→ Work instructions: Copy out exactly the lines from the first line of the material below through the line containing "PAD_RINGS = 48", and nothing beyond them.

→ Data lines:
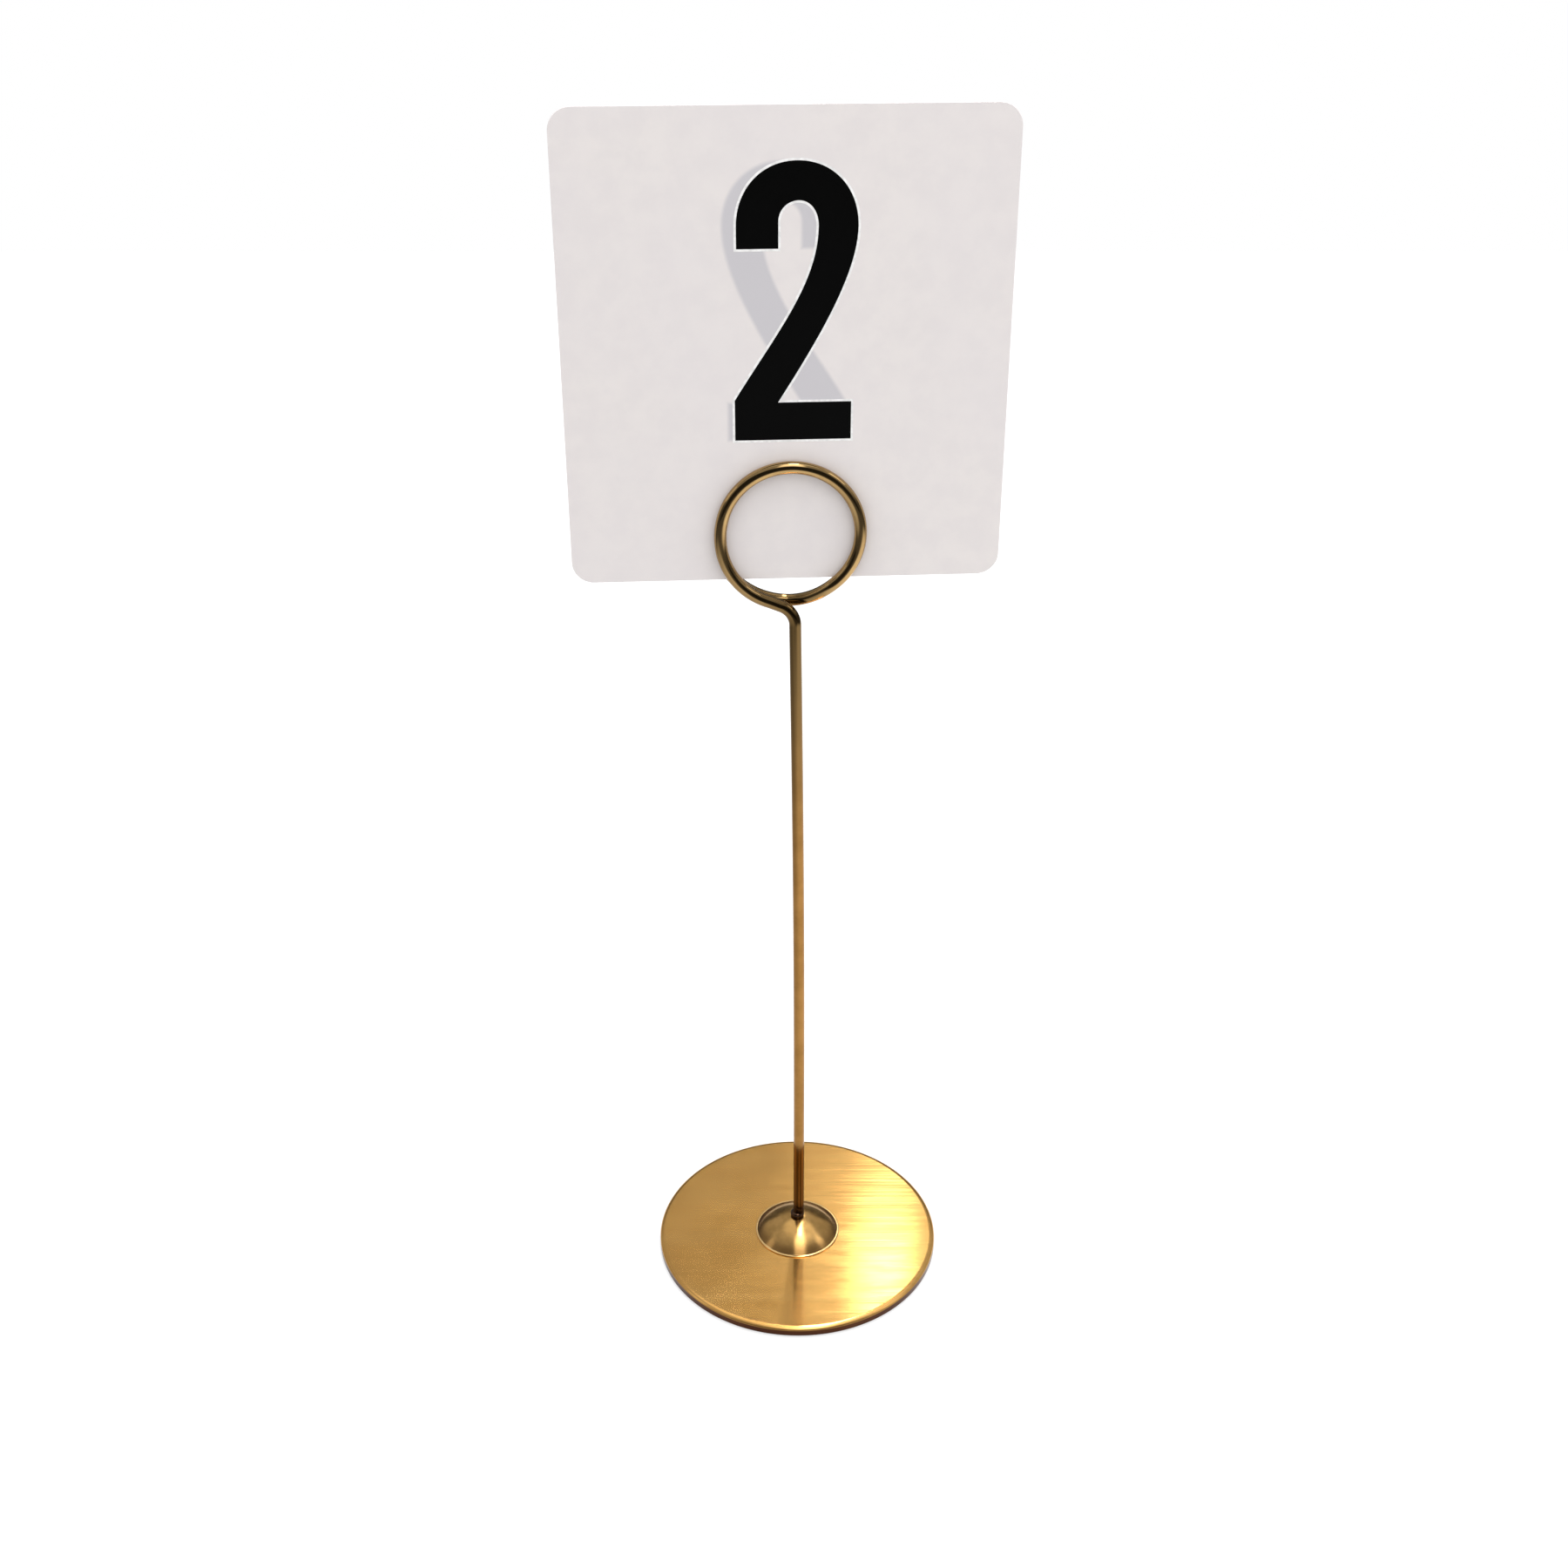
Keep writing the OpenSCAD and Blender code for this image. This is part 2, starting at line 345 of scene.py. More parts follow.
def lathe(name, profile, material, steps, sharp_angle=SHARP_ANGLE):
    """Turns a closed half section, listed anticlockwise, about the Z axis."""
    count = len(profile)
    points = []
    for i in range(steps):
        turn = 2 * pi * i / steps
        points += [(r * cos(turn), r * sin(turn), z) for r, z in profile]
    faces = []
    for i in range(steps):
        here = i * count
        there = (i + 1) % steps * count
        for j in range(count):
            k = (j + 1) % count
            faces.append((here + j, there + j, there + k, here + k))
    return mesh_object(name, points, faces, material, sharp_angle)


def arc(middle, radius, start, end, steps):
    """Points of an arc in the half section, from one angle to another, in degrees."""
    turns = [radians(start + (end - start) * i / steps) for i in range(steps + 1)]
    return [(middle[0] + radius * cos(t), middle[1] + radius * sin(t)) for t in turns]


PAD_ROUND = 0.22 * mm
PAD_NAP = 0.05 * mm
NAP_GRAIN = 2200.0
PAD_RINGS = 48

pad_low, pad_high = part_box("base_pad")
pad_r = pad_high.x
pad_profile = [(0.0, pad_high.z)]
pad_profile += [(pad_r * i / PAD_RINGS, pad_low.z) for i in range(PAD_RINGS)]
pad_profile[-1] = (pad_r - PAD_ROUND, pad_low.z)
pad_profile += arc((pad_r - PAD_ROUND, pad_low.z + PAD_ROUND), PAD_ROUND, -75, 0, 5)
pad_profile += arc((pad_r - PAD_ROUND, pad_high.z - PAD_ROUND), PAD_ROUND, 0, 90, 5)
pad = lathe("felt_pad", pad_profile, felt_finish(), steps=224)
for vertex in pad.data.vertices:
    nap = 0.5 + 0.5 * noise.noise(vertex.co * NAP_GRAIN)
    if vertex.co.z < (pad_low.z + pad_high.z) / 2:
        vertex.co.z += PAD_NAP * nap
    vertex.co.xy *= 1 - PAD_NAP * nap / pad_r
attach(pad, "stand")
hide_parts("base_pad")


# Inside the pan lie a blanked steel ballast disc, and a washer that backs the riveted end
# of the wire. Both are plain mill steel and are hidden by the pad.
def repaint(node, material):
    """Gives a piece that keeps its own mesh a finish of the scene's."""
    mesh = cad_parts[node].data
    mesh.materials.clear()
    mesh.materials.append(material)


def mill_steel_finish(name, colour):
    material = bpy.data.materials.new(name)
    steel = Finish(material)
    scale = steel.grain(steel.place(), scale=260.0, detail=4.0)
    scratches = steel.grain(steel.stretched(60.0, 2400.0, 60.0), scale=1.0, detail=3.0)
    tone = steel.mix(steel.step(scale, 0.35, 0.7), colour, dimmed(colour, 0.7))
    inputs = {
        "Base Color": tone,
        "Metallic": 1.0,
        "Roughness": steel.step(scale, 0.3, 0.7, 0.32, 0.5),
        "Normal": steel.bump(scratches, 0.01 * mm, 0.4),
    }
    steel.surface(steel.node("BsdfPrincipled", None, inputs))
    return material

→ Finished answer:
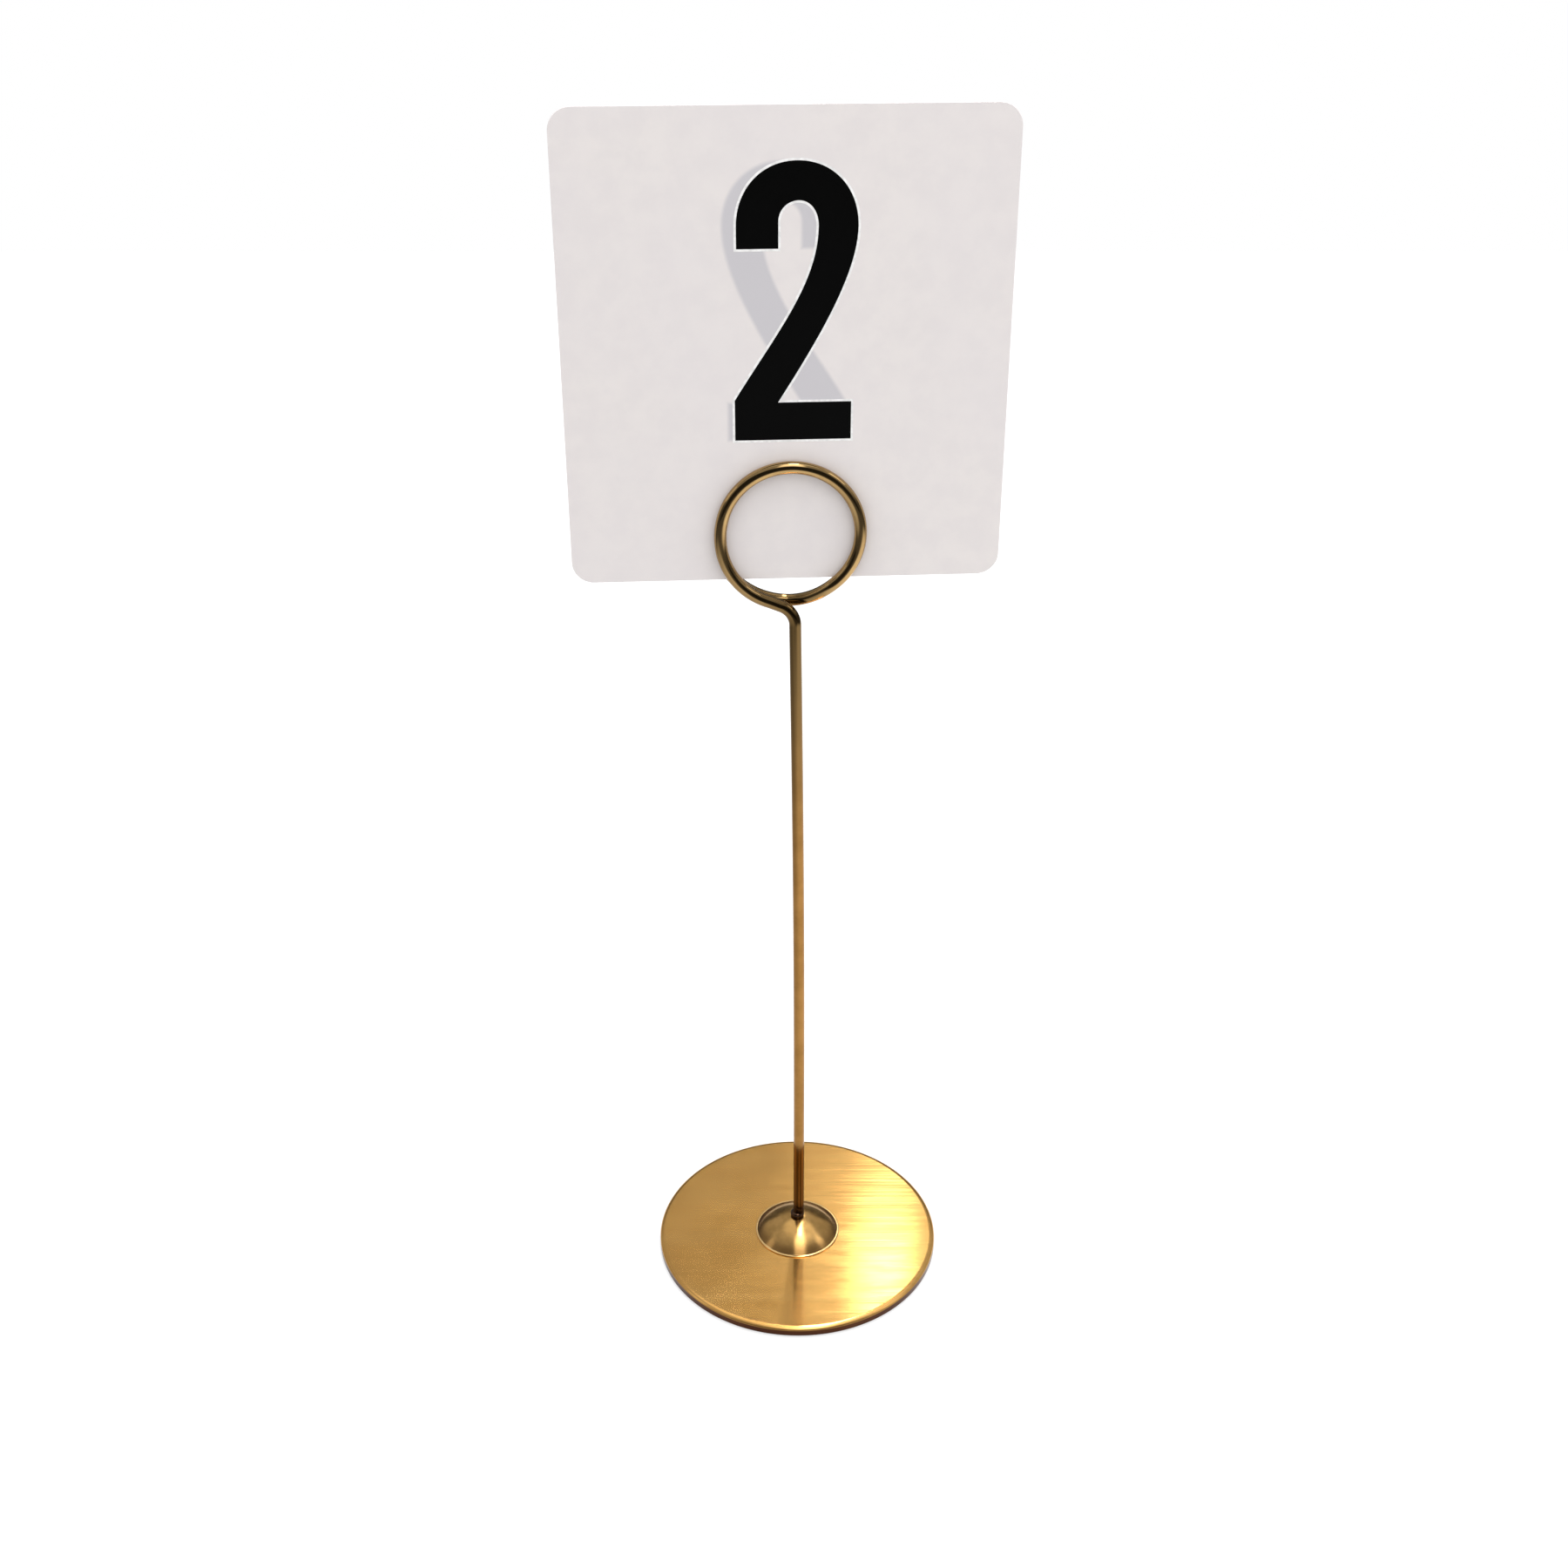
Keep writing the OpenSCAD and Blender code for this image. This is part 2, starting at line 345 of scene.py. More parts follow.
def lathe(name, profile, material, steps, sharp_angle=SHARP_ANGLE):
    """Turns a closed half section, listed anticlockwise, about the Z axis."""
    count = len(profile)
    points = []
    for i in range(steps):
        turn = 2 * pi * i / steps
        points += [(r * cos(turn), r * sin(turn), z) for r, z in profile]
    faces = []
    for i in range(steps):
        here = i * count
        there = (i + 1) % steps * count
        for j in range(count):
            k = (j + 1) % count
            faces.append((here + j, there + j, there + k, here + k))
    return mesh_object(name, points, faces, material, sharp_angle)


def arc(middle, radius, start, end, steps):
    """Points of an arc in the half section, from one angle to another, in degrees."""
    turns = [radians(start + (end - start) * i / steps) for i in range(steps + 1)]
    return [(middle[0] + radius * cos(t), middle[1] + radius * sin(t)) for t in turns]


PAD_ROUND = 0.22 * mm
PAD_NAP = 0.05 * mm
NAP_GRAIN = 2200.0
PAD_RINGS = 48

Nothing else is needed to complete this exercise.